НЕ ИМЕЯ ВОЗМОЖНОСТИ СБЕЖАТЬ ОТ ВСЕ БОЛЕЕ ЖЕСТОКОГО, САДИСТСКОГО НАСИЛИЯ СО СТОРОНЫ МОЕГО ОТЦА, ЭВЕЛИН ВПЕРВЫЕ ПОПЫТАЛАСЬ ПОКОНЧИТЬ С СОБОЙ.
Отсутствие Эвелин позволяло ему выставлять себя в качестве преуспевающего, ничем не отягощенного и свободного от обязательств мужчины, что повышало его шансы на успех. Дети в этом представлении были лишним элементом, поэтому меня отправили жить к бабушке.
От меня скрывали почти все, что было связано с пребыванием матери в психиатрической клинике. София игнорировала мои расспросы о том, где мать. Она попросту запирала меня в спальне наверху и не выпускала, пока я не прекращал спрашивать. Однажды, устав со мной бороться, она приказала Чарльзу отвезти меня туда, где я мог бы наконец-то увидеть мать.
Мой отец всегда старался произвести положительное впечатление на окружающих, он редко выходил из дома без галстука, пиджака и накрахмаленной белой рубашки. При своем низком росте он весил около девяноста килограммов и частенько пользовался своими габаритами, чтобы запугать тех, кого недостаточно впечатлял его рост. Так и в тот раз отец неторопливо оделся, причесал и напомадил свои черные волосы, и мы отправились на машине через весь город. Я смотрел вперед, через ветровое стекло, и мои глаза слезились от резкого запаха его одеколона.
ОТ МЕНЯ СКРЫВАЛИ ПОЧТИ ВСЕ, ЧТО БЫЛО СВЯЗАНО С ПРЕБЫВАНИЕМ МАТЕРИ В ПСИХИАТРИЧЕСКОЙ КЛИНИКЕ.
Когда мы приехали, отец показал рукой на зарешеченное окно на верхнем этаже простенького беленого здания, стоявшего на противоположной стороне улицы.
«Она вон там», – сказал он. За мутным стеклом окна я смог увидеть лишь силуэт кого-то, махавшего мне рукой. Я спросил, почему мы не можем зайти внутрь и повидать маму.
– Тебя не пустят, – сказал отец.
– Почему? Что это за место?
– Психушка. Она сумасшедшая, – только и ответил он.

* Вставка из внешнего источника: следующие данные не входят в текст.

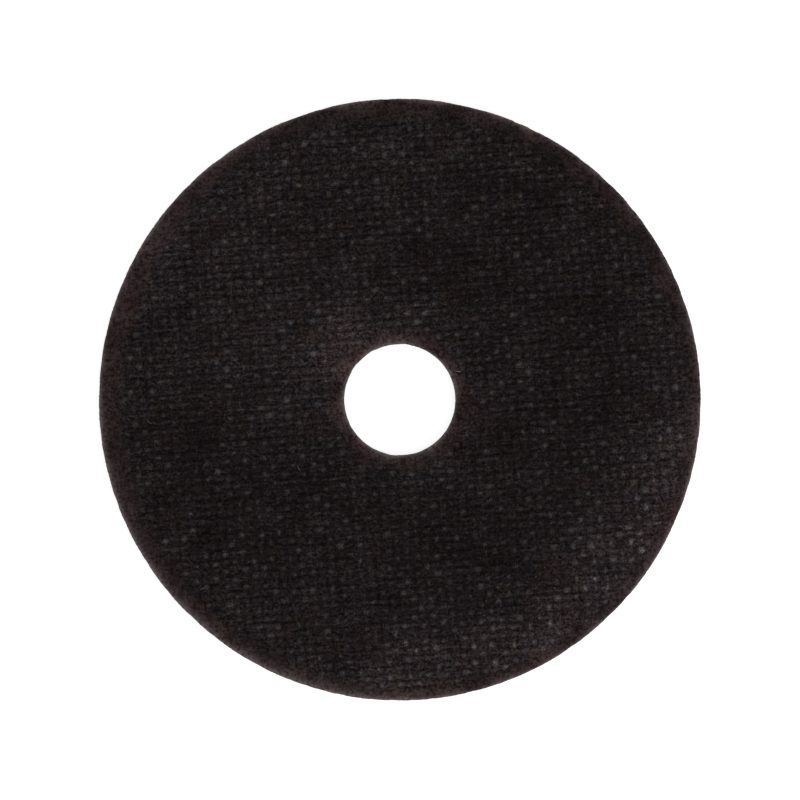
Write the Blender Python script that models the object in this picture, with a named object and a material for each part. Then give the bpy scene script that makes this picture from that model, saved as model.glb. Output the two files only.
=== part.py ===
# Abrasive grinding wheel: a thin flat disc of abrasive grain in hard resin,
# pressed between two layers of woven cloth, with a plain round bore.
# It lies flat with its underside on z = 0 and the bore's axis on Z.
# Lengths are in metres.

import math

import bmesh
import bpy
from mathutils import Vector

# Wheel body
OUTSIDE_DIAMETER = 0.125
BORE_DIAMETER = 0.023
THICKNESS = 0.0025
RIM_EDGE_BREAK = 0.00015
BORE_EDGE_BREAK = 0.0001

# Bands of bare bond that the cloth leaves at the rim and at the bore,
# the slope down to the cloth, and the flat strip between that slope and the nearest knuckles
RIM_BAND = 0.003
BORE_BAND = 0.0022
CLOTH_EDGE_SLOPE = 0.0003
CLOTH_EDGE_STRIP = 0.0003

# Plain weave: level weft rows crossed by upright warp threads
WARP_SPACING = 0.002007
WEFT_SPACING = 0.001746
WEFT_ANGLE = math.radians(4.1)
WARP_ANGLE = math.radians(95.0)
WEAVE_OFFSET_X = -0.00106
WEAVE_OFFSET_Y = 0.00016
KNUCKLE_HEIGHT = 0.00025

# Valleys between the weft rows on the underside
VALLEY_WIDTH = 0.0009
VALLEY_DEPTH = 0.0002
SHORTEST_VALLEY = 0.004

# Facets round the rim and the bore
RIM_SEGMENTS = 120
BORE_SEGMENTS = 60
ROUND_ANGLE = math.radians(8)
SAME_PLACE = 1e-6

# Finish: almost black brown resin over dark cloth
BOND_COLOUR = (0.016, 0.012, 0.013, 1.0)
BOND_ROUGHNESS = 0.6


def rim_radius():
    return OUTSIDE_DIAMETER / 2


def bore_radius():
    return BORE_DIAMETER / 2


def cloth_outer_radius():
    return rim_radius() - RIM_BAND


def cloth_inner_radius():
    return bore_radius() + BORE_BAND


def cloth_height():
    """Level of the cloth between its knuckles, whose tops are flush with the bands."""
    return THICKNESS - KNUCKLE_HEIGHT


def clear_scene():
    """Remove whatever the scene holds."""
    for item in list(bpy.data.objects):
        bpy.data.objects.remove(item, do_unlink=True)


def weft_direction():
    return Vector((math.cos(WEFT_ANGLE), math.sin(WEFT_ANGLE), 0))


def warp_direction():
    return Vector((math.cos(WARP_ANGLE), math.sin(WARP_ANGLE), 0))


def crossing(warp, weft, height=0.0):
    """Place where a warp thread crosses a weft row, both counted from the first knuckle."""
    first = Vector((WEAVE_OFFSET_X, WEAVE_OFFSET_Y, height))
    return first + warp * WARP_SPACING * weft_direction() + weft * WEFT_SPACING * warp_direction()


def edges_of(verts):
    """Edges that meet the given vertices, each once and in a fixed order."""
    return list(dict.fromkeys(edge for vert in verts for edge in vert.link_edges))


def open_circle(bm, radius, height):
    """Open edges that lie on one circle round the Z axis."""
    def on_circle(vert):
        return (math.isclose(vert.co.xy.length, radius, abs_tol=SAME_PLACE)
                and math.isclose(vert.co.z, height, abs_tol=SAME_PLACE))
    return [edge for edge in bm.edges if edge.is_boundary and all(map(on_circle, edge.verts))]


def turned_profile(radius, edge_break, band_radius, cloth_radius):
    """Radii and heights from the cloth's edge over the band and down the wall to the underside."""
    outward = 1 if radius > band_radius else -1
    face_radius = radius - outward * edge_break
    return (
        (cloth_radius, cloth_height()),
        (band_radius, THICKNESS),
        (face_radius, THICKNESS),
        (radius, THICKNESS - edge_break),
        (radius, edge_break),
        (face_radius, 0.0),
    )


def turned_surface(bm, profile, segments):
    """Surface swept by an open profile round the Z axis. Returns the edges of its two end circles."""
    points = [bm.verts.new((radius, 0, height)) for radius, height in profile]
    lines = [bm.edges.new(pair) for pair in zip(points, points[1:])]
    bmesh.ops.spin(bm, geom=points + lines, cent=(0, 0, 0), axis=(0, 0, 1), angle=math.tau,
                   steps=segments, use_merge=True)
    return open_circle(bm, *profile[0]), open_circle(bm, *profile[-1])


def rim_surface(bm):
    cloth_edge = cloth_outer_radius() - CLOTH_EDGE_SLOPE
    profile = turned_profile(rim_radius(), RIM_EDGE_BREAK, cloth_outer_radius(), cloth_edge)
    return turned_surface(bm, profile, RIM_SEGMENTS)


def bore_surface(bm):
    cloth_edge = cloth_inner_radius() + CLOTH_EDGE_SLOPE
    profile = turned_profile(bore_radius(), BORE_EDGE_BREAK, cloth_inner_radius(), cloth_edge)
    return turned_surface(bm, profile, BORE_SEGMENTS)


def fill(bm, *outlines):
    """Flat face between an outline and the outlines inside it."""
    edges = [edge for outline in outlines for edge in outline]
    bmesh.ops.triangle_fill(bm, use_beauty=True, use_dissolve=False, edges=edges)


def knuckle_bases():
    """Round each crossing where the warp comes over, the four crossings where it goes under.

    Only knuckles that lie whole on the cloth are given."""
    outermost = cloth_outer_radius() - CLOTH_EDGE_SLOPE - CLOTH_EDGE_STRIP
    innermost = cloth_inner_radius() + CLOTH_EDGE_SLOPE + CLOTH_EDGE_STRIP
    reach = int(OUTSIDE_DIAMETER / min(WARP_SPACING, WEFT_SPACING))
    for weft in range(-reach, reach + 1):
        for warp in range(-reach, reach + 1):
            if (warp + weft) % 2:
                continue
            base = ((warp + 1, weft), (warp, weft + 1), (warp - 1, weft), (warp, weft - 1))
            distances = [crossing(*corner).length for corner in base]
            if innermost < min(distances) and max(distances) < outermost:
                yield base


def woven_face(bm):
    """Top layer of cloth: a knuckle at each crossing where the warp comes over.

    Returns the edges of the cloth's outer and inner outlines."""
    verts = {}
    knuckles = []
    for base in knuckle_bases():
        for corner in base:
            if corner not in verts:
                verts[corner] = bm.verts.new(crossing(*corner, cloth_height()))
        knuckles.append(bm.faces.new([verts[corner] for corner in base]))
    outlines = [edge for edge in edges_of(verts.values()) if edge.is_boundary]
    middle = (cloth_outer_radius() + cloth_inner_radius()) / 2
    outer = [edge for edge in outlines if edge.verts[0].co.xy.length > middle]
    inner = [edge for edge in outlines if edge.verts[0].co.xy.length <= middle]
    bm.normal_update()
    bmesh.ops.poke(bm, faces=knuckles, offset=KNUCKLE_HEIGHT)
    return outer, inner


def valley_stretches(offset):
    """Where a valley at this distance from the centre runs over cloth, as starts and ends along it."""
    far_side = abs(offset) + VALLEY_WIDTH / 2
    near_side = max(abs(offset) - VALLEY_WIDTH / 2, 0)
    if far_side >= cloth_outer_radius():
        return []
    outer = math.sqrt(cloth_outer_radius() ** 2 - far_side ** 2)
    stretches = [(-outer, outer)]
    if near_side < cloth_inner_radius():
        inner = math.sqrt(cloth_inner_radius() ** 2 - near_side ** 2)
        stretches = [(-outer, -inner), (inner, outer)]
    return [(start, end) for start, end in stretches if end - start > SHORTEST_VALLEY]


def valley(bm, start, end, offset):
    """V-shaped valley in the underside, with sloping ends. Returns the edges of its outline."""
    along = weft_direction()
    across = Vector((-along.y, along.x, 0))
    side = VALLEY_WIDTH / 2 * across
    line = offset * across
    corners = [bm.verts.new(line + place * along + lean)
               for place, lean in ((start, -side), (end, -side), (end, side), (start, side))]
    depth = Vector((0, 0, VALLEY_DEPTH))
    slope = VALLEY_WIDTH / 2
    floor = [bm.verts.new(line + place * along + depth) for place in (start + slope, end - slope)]
    bm.faces.new((corners[0], corners[1], floor[1], floor[0]))
    bm.faces.new((corners[2], corners[3], floor[0], floor[1]))
    bm.faces.new((corners[1], corners[2], floor[1]))
    bm.faces.new((corners[3], corners[0], floor[0]))
    return [edge for edge in edges_of(corners) if edge.is_boundary]


def valley_outlines(bm):
    """Valleys between all the weft rows of the underside. Returns the edges of their outlines."""
    across = Vector((-weft_direction().y, weft_direction().x, 0))
    reach = int(OUTSIDE_DIAMETER / WEFT_SPACING)
    outlines = []
    for row in range(-reach, reach + 1):
        offset = crossing(0, row + 0.5).dot(across)
        for start, end in valley_stretches(offset):
            outlines.append(valley(bm, start, end, offset))
    return outlines


def wheel_mesh():
    """Closed mesh of the whole wheel: two turned surfaces, the woven top and the ribbed underside."""
    bm = bmesh.new()
    rim_top, rim_under = rim_surface(bm)
    bore_top, bore_under = bore_surface(bm)
    cloth_outer, cloth_inner = woven_face(bm)
    fill(bm, rim_top, cloth_outer)
    fill(bm, cloth_inner, bore_top)
    fill(bm, rim_under, bore_under, *valley_outlines(bm))
    bmesh.ops.recalc_face_normals(bm, faces=bm.faces)
    mesh = bpy.data.meshes.new("grinding_wheel")
    bm.to_mesh(mesh)
    bm.free()
    return mesh


def bond_material():
    """Hard resin bond with dark grain."""
    material = bpy.data.materials.new("resin_bond")
    material.use_nodes = True
    shader = material.node_tree.nodes["Principled BSDF"]
    shader.inputs["Base Color"].default_value = BOND_COLOUR
    shader.inputs["Roughness"].default_value = BOND_ROUGHNESS
    shader.inputs["Metallic"].default_value = 0.0
    return material


def build_wheel():
    """The wheel as one object, standing at the origin."""
    mesh = wheel_mesh()
    mesh.shade_smooth()
    mesh.set_sharp_from_angle(angle=ROUND_ANGLE)
    mesh.materials.append(bond_material())
    wheel = bpy.data.objects.new("grinding_wheel", mesh)
    bpy.context.scene.collection.objects.link(wheel)
    return wheel


clear_scene()
build_wheel()
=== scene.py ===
"""Thin flat abrasive wheel, lying on a pale floor and seen from straight above.

Grain, resin and cloth are pressed and cured as one piece. Here it is made as a rim band and a bore
band of bare bond, and between them the woven facing: a sheet of cloth soaked in dark resin on each
face, whose warp and weft stand out as low knuckles and rows. A few loose fibres lie on the top.
"""
import math

import bpy
import numpy as np
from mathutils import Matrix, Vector


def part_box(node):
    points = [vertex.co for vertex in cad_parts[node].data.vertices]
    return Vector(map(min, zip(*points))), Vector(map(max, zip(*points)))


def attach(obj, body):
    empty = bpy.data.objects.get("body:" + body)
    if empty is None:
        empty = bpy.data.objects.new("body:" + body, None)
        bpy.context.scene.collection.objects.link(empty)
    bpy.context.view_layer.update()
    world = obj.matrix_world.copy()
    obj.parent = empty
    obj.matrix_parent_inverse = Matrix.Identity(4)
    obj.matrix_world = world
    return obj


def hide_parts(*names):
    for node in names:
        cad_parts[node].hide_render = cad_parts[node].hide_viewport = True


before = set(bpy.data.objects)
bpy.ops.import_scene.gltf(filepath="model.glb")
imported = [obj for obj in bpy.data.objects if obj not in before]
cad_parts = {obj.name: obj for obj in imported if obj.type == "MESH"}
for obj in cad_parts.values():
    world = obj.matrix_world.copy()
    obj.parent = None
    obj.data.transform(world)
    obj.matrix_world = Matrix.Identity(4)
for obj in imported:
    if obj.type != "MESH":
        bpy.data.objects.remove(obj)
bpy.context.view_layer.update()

MM = 0.001

# The wheel: its outside from the frame, and its bore and its edges as in the CAD
WHEEL_LOW, WHEEL_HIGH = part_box("grinding_wheel")
RIM_RADIUS = (WHEEL_HIGH[0] - WHEEL_LOW[0]) / 2
THICKNESS = WHEEL_HIGH[2] - WHEEL_LOW[2]
BORE_RADIUS = 11.5 * MM
EDGE_BREAK = 0.15 * MM

# Bands of bare bond at the rim and at the bore, where the cloth starts, and how much further out it
# reaches at the lower right and less far out at the left. The cloth fades out over its edge, so that
# the rim's band looks about 3 mm wide
RIM_BAND = 2.0 * MM
BORE_BAND = 2.2 * MM
FURTHER_OUT = 1.1 * MM
LESS_FAR_OUT = 1.0 * MM
FURTHER_OUT_REACH = (15 * MM, 50 * MM)
LESS_FAR_OUT_REACH = (25 * MM, 60 * MM)
CLOTH_OUTER = RIM_RADIUS - RIM_BAND
CLOTH_INNER = BORE_RADIUS + BORE_BAND

# The bands' faces: their level, how far they run under the cloth and sink there, and how far the cloth
# runs over them
BAND_LEVEL = THICKNESS - 0.012 * MM
BAND_OVERLAP = 1.2 * MM
BAND_SINK = 0.16 * MM
CLOTH_TUCK = 0.4 * MM

# Where the brown bond shows through the cloth and where its threads sink away: from all to nothing,
# as distances from the rim and as radii at the bore; and their ragged edges, as wavelength and depth
BARE_AT_RIM = (2.0 * MM, 4.6 * MM)
BARE_AT_BORE = (CLOTH_INNER - 1.6 * MM, CLOTH_INNER + 2.2 * MM)
BARE_EDGE = ((2.5 * MM, 0.35 * MM), (8 * MM, 0.35 * MM))
SUNK_AT_RIM = (2.5 * MM, 4.2 * MM)
SUNK_AT_BORE = (CLOTH_INNER - 0.5 * MM, CLOTH_INNER + BAND_OVERLAP)
SUNK_EDGE = ((3 * MM, 0.3 * MM),)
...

Жить с бабушкой было гораздо лучше, чем с отцом, но и в этом были свои недостатки. София воспитывалась в деревне в Восточной Европе и на кухне предпочитала использовать такие части цыплят, коров, овец и ягнят, до которых и на спор бы не дотронулся ни один американец. Такими частями были голени, голяшки, хрящи, потроха, вымя и мозги. Особенно ценилась требуха, которая стоила гроши. Ее гордостью и основным блюдом любого застолья был студень, сваренный из свиных ножек и еще неизвестно чего. Все это праздничным тортом громоздилось на большом блюде, подрагивало серой желатиновой массой и имело вкус и консистенцию хряща куриной ноги, оставленной под дождем на несколько недель. Студень подавался с настолько ядреным хреном, что он временно убивал вкусовые рецепторы, чтобы вас не стошнило тем, что вы только что съели.
Несмотря на то что София уже давно жила в Америке, среди магазинов, полных свежих продуктов, она, как и многие другие выходцы из Старого Света, считала, что если мясо выглядит слишком свежим, то это мясо животного, умершего естественной смертью. Поэтому она всегда торговалась с мясниками и ругалась с ними, если они пытались выбросить то, что, по их мнению, не могло быть использовано в качестве еды. Если зелень гниения могла быть счищена с мяса, то это значило, что мясо достаточно хорошо, чтобы быть съеденным. Если же это представлялось невозможным и зелень не исчезала, бабушка просто пускала мясо на фарш для сосисок.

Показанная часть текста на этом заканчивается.